Carla Meyer of the San Francisco Chronicle thought Tilda Swinton's "rich, compelling performance is reason enough to see this uneven picture, which devolves from a riveting romantic triangle to a morality tale without a moral center . . . McGregor has trouble negotiating the role of a man playing at life. He excels at showing the writer's vanity (in captain's hat and jacket, McGregor looks like a rent boy), but not what makes him tick."

Mike Clark of USA Today noted, "This movie is so much the opposite of uplifting that you think Gary Oldman ought to be in it. But it's honestly made, and its second half does linger in the memory."

Derek Elley of Variety called the film "strongly cast" and "a resonant, beautifully modulated relationships drama" that "establishes Mackenzie as an accessible stylist within mid-range [contemporary] British cinema.

===Box office===
It earned $1,135,673 in the United Kingdom and $2,561,820 worldwide.

==Awards and nominations==
BAFTA Scotland named it Best Film and honored Ewan McGregor as Best Actor in a Scottish Film, Tilda Swinton as Best Actress in a Scottish Film, and David Mackenzie as Best Director.

McGregor, Swinton, Mackenzie, and the film all were nominated for British Independent Film Awards.

The Director's Guild of Great Britain nominated Mackenzie for the DGGB Award for Outstanding Directorial Achievement in British Film.
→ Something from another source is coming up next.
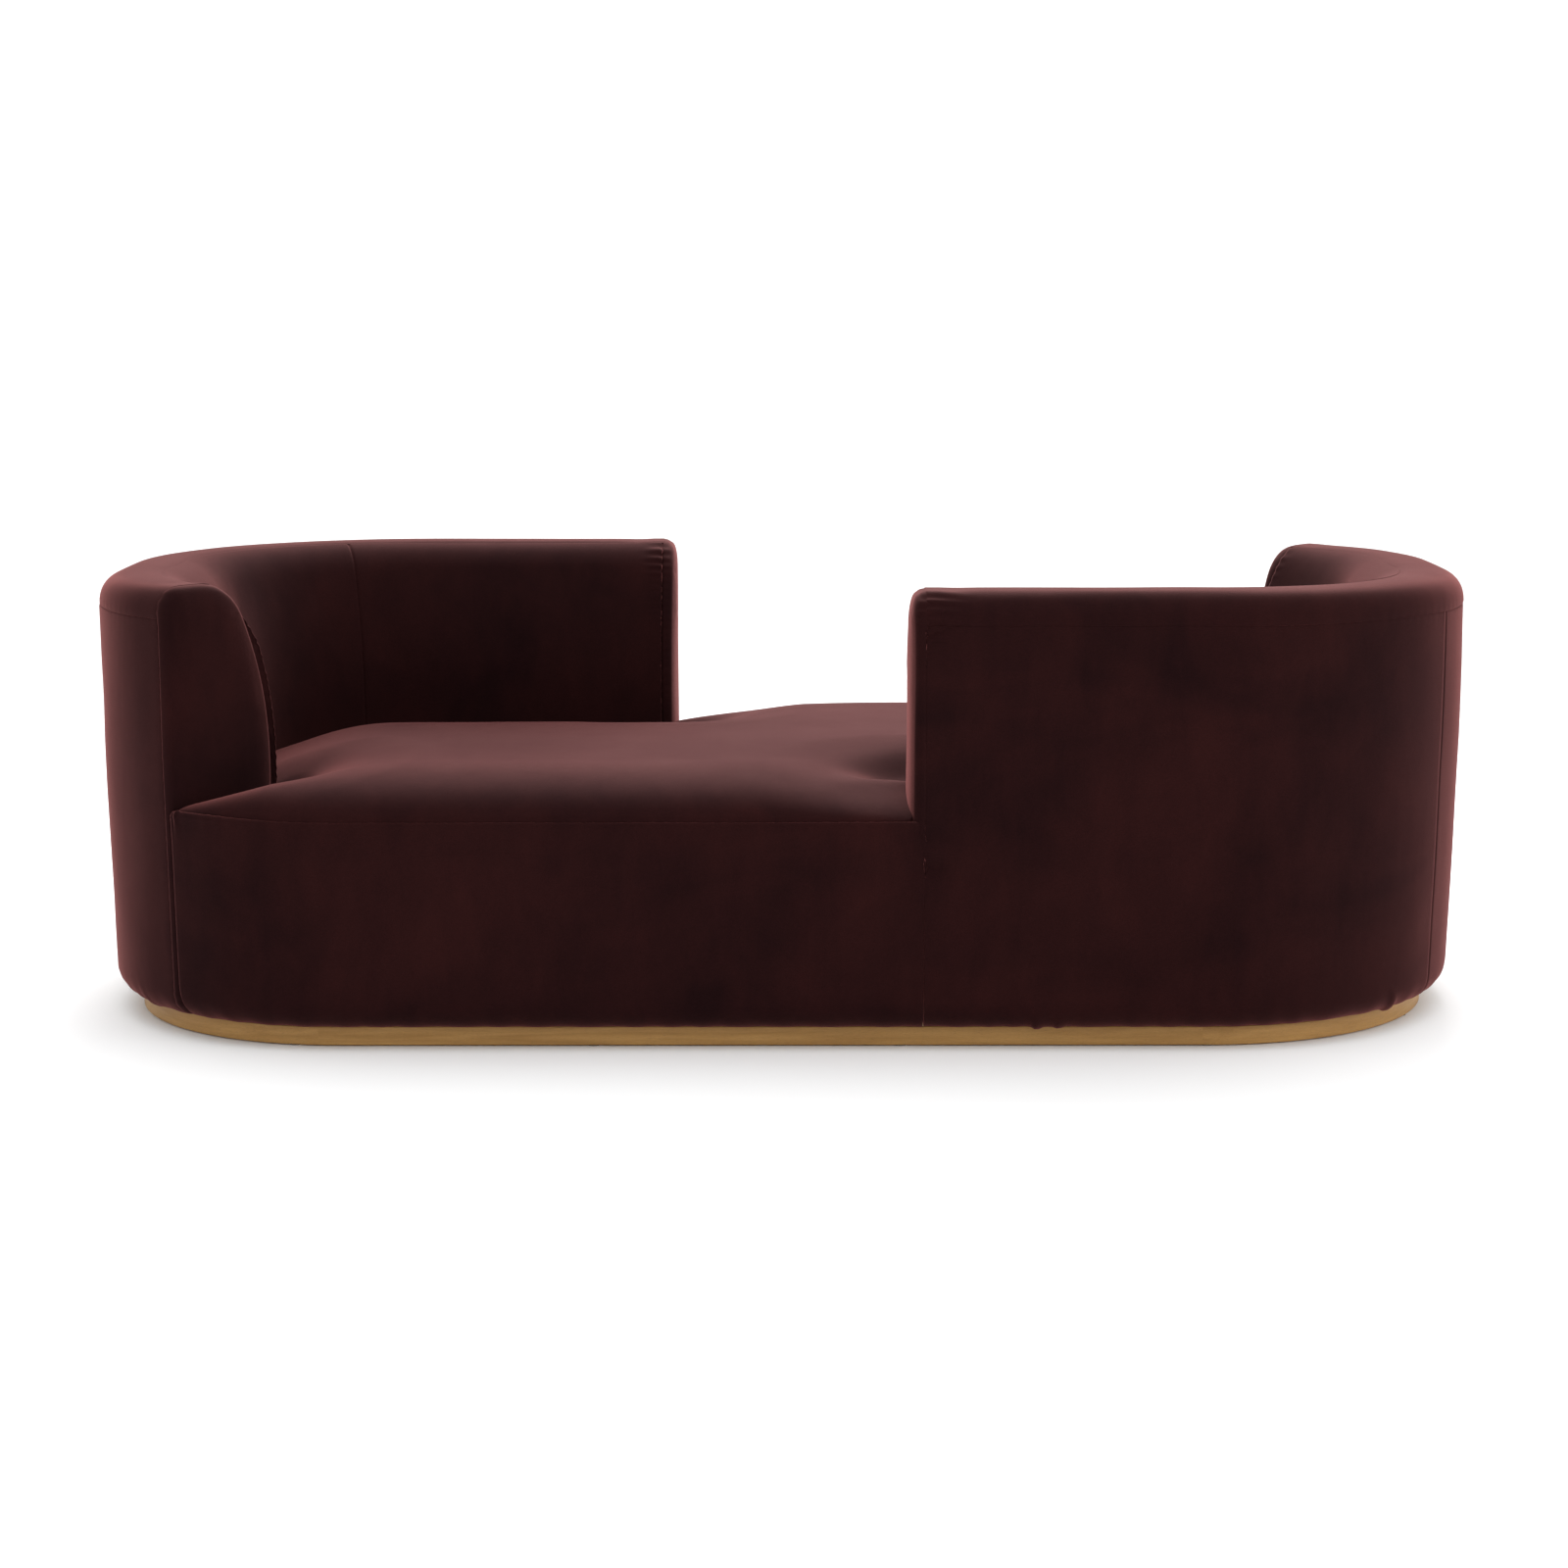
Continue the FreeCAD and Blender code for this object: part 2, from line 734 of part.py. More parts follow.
def make_backs():
    run = stretch(wing_start_s, left_mid_s)
    rake_line = [(rib_top, plate_z), (rib_nose, deck_z)]
    rib = polygon([(0, ring_top), (0, plate_z)] + rake_line
                  + [(rib_foot, deck_z), (rib_foot, ring_top)])
    ribs = [rib_from(rib, *where) for where in back_rib_places()]
    written("left_back_ribs", ribs)
    written("right_back_ribs", [half_turn(r) for r in ribs])

    plate_in = rib_top + board_thick
    plate_top = plate_z + plate_thick
    plate = rect(frame_d, plate_in, plate_z, plate_top)
    inner_line = [(u + board_thick, z) for u, z in rake_line]
    inner_board = polygon(rake_line + inner_line[::-1])
    inner_side = polygon([inner_line[0], (FAR, plate_z), (FAR, deck_z), inner_line[1]])
    whole = section(cover_thick)
    top = only_face(whole.common(rect(0, FAR, plate_z, height)).cut(plate))

    layers = {
        "back_top_plate": plate,
        "back_inner_board": inner_board,
        "back_outer_board": skin(board_d, frame_d,
                                 rect(0, plinth_inset, plinth_height + skirt_r, plate_z)),
        "back_outer_foam": skin(cover_thick, board_d, rect(0, plinth_inset, 0, plate_z)),
        "back_inner_foam": only_face(whole.common(inner_side)),
        "back_top_foam": top,
        "back_outer_cover": skin(0.0, cover_thick, rect(0, plinth_inset, 0, band_seam_z)),
        "back_band_cover": skin(0.0, cover_thick, rect(0, inner_seam_u, band_seam_z, height)),
        "back_inner_cover": skin(0.0, cover_thick, rect(inner_seam_u, FAR, deck_z, height)),
    }
    for stem, face in layers.items():
        written_pair(stem, "left", swept(face, run))

    foam, cover = end_pad(wing_start_s, -wing_bulge, "skin")
    written_pair("wing_end_foam", "left", foam)
    written_pair("wing_end_cover", "left", cover)
    foam, cover = end_pad(left_mid_s, mid_bulge, "upper")
    written_pair("mid_end_foam", "left", foam)
    written_pair("mid_end_cover", "left", cover)


make_plinth()
make_braces()
make_base_ring()
make_seat_frame()
make_springs()
make_seat()
make_backs()
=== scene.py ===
import json
import math

import bmesh
import bpy
import numpy as np
from mathutils import Matrix, Vector
from mathutils import noise

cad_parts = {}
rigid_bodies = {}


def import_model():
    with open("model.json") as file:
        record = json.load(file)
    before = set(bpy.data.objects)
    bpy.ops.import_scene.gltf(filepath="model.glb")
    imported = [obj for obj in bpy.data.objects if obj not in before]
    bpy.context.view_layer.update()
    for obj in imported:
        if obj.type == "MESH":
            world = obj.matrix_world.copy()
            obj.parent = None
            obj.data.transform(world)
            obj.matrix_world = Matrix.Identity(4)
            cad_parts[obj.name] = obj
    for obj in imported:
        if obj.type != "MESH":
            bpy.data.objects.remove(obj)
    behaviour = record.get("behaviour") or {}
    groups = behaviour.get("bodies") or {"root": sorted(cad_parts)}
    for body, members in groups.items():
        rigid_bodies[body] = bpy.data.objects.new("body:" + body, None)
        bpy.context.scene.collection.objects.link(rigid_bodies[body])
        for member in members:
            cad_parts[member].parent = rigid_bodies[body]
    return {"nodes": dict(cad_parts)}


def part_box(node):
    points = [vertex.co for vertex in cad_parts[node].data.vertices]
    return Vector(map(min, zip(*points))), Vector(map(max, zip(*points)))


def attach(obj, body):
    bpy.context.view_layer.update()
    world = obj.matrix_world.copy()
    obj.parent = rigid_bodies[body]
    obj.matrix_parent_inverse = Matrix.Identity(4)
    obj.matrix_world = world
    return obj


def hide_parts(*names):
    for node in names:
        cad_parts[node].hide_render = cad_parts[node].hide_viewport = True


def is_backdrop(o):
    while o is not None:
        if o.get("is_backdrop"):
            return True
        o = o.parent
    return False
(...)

He won the award for Best New British Feature at the Edinburgh International Film Festival and the London Film Critics' Circle Award for British Newcomer of the Year. London Film Critic's Circle nominations went to the film for Best Film and Ewan McGregor for British Actor of the Year, Tilda Swinton for British Actress of the Year, Emily Mortimer for British Supporting Actress of the Year, and Mackenzie for British Director of the Year and British Screenwriter of the Year.